Markets regulator Securities and Exchange Board of India (Sebi) has come out with guidelines on Investor Protection Fund (IPF) applicable to commodity derivatives exchanges.
Markets regulator Securities and Exchange Board of India (Sebi) has come out with guidelines on Investor Protection Fund (IPF) applicable to commodity derivatives exchanges. Here’s what the IPF means to an investor:
– Claims of retail investors alone will be eligible for compensation from the IPF.
– Claims received against the defaulter member during the specified period shall be eligible for being considered for compensation from the IPF.
– If any eligible claim arises within three years from date of expiry of the specified period, such claims will be processed at the discretion of IPF trust.
– Any claim received after three years from the date of expiry of the specified period and not processed by the IPF trust will be dealt with as civil dispute.
– The IPF will be administered by a trust, which will comprise two eminent persons and one independent director on the board of the exchange.

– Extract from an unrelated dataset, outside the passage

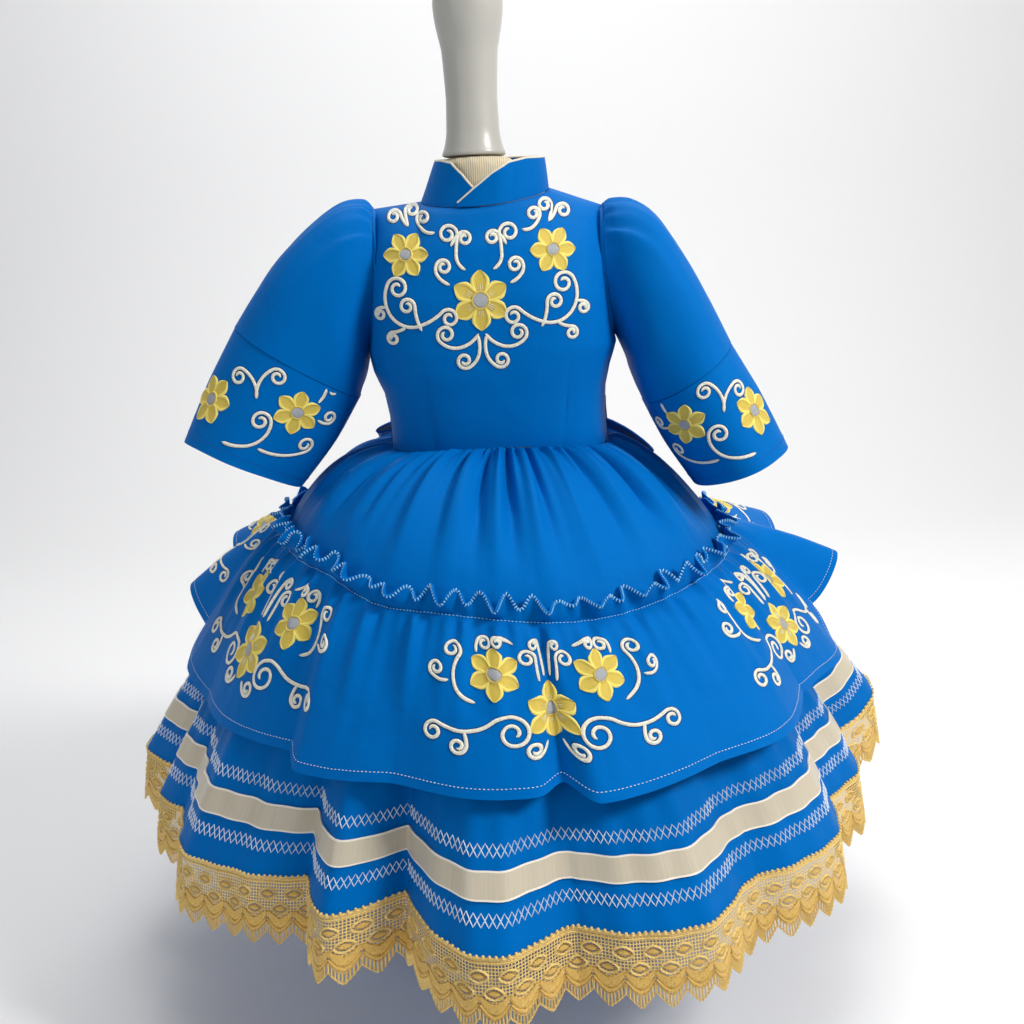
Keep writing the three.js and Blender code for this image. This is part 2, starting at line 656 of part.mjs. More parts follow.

– The IPF trust shall disburse compensation from the IPF to the investors and such compensation shall not be more than the maximum amount fixed for a single claim of an investor.
– Claim on the direction of any other authority will be routed by Sebi.
– The board of the exchanges can utilise only the interest earned on the fund, subject to approval of the trust, for investors’ awareness and education.
– The exchanges can use the interest earned on the IPF corpus for maintenance of price ticker boards.
– If National Commodity Derivatives Exchange is wound up, then unutilised money in IPF will be transferred to Sebi.
The funds will then be maintained in a separate account and Sebi shall act as trustee of these funds.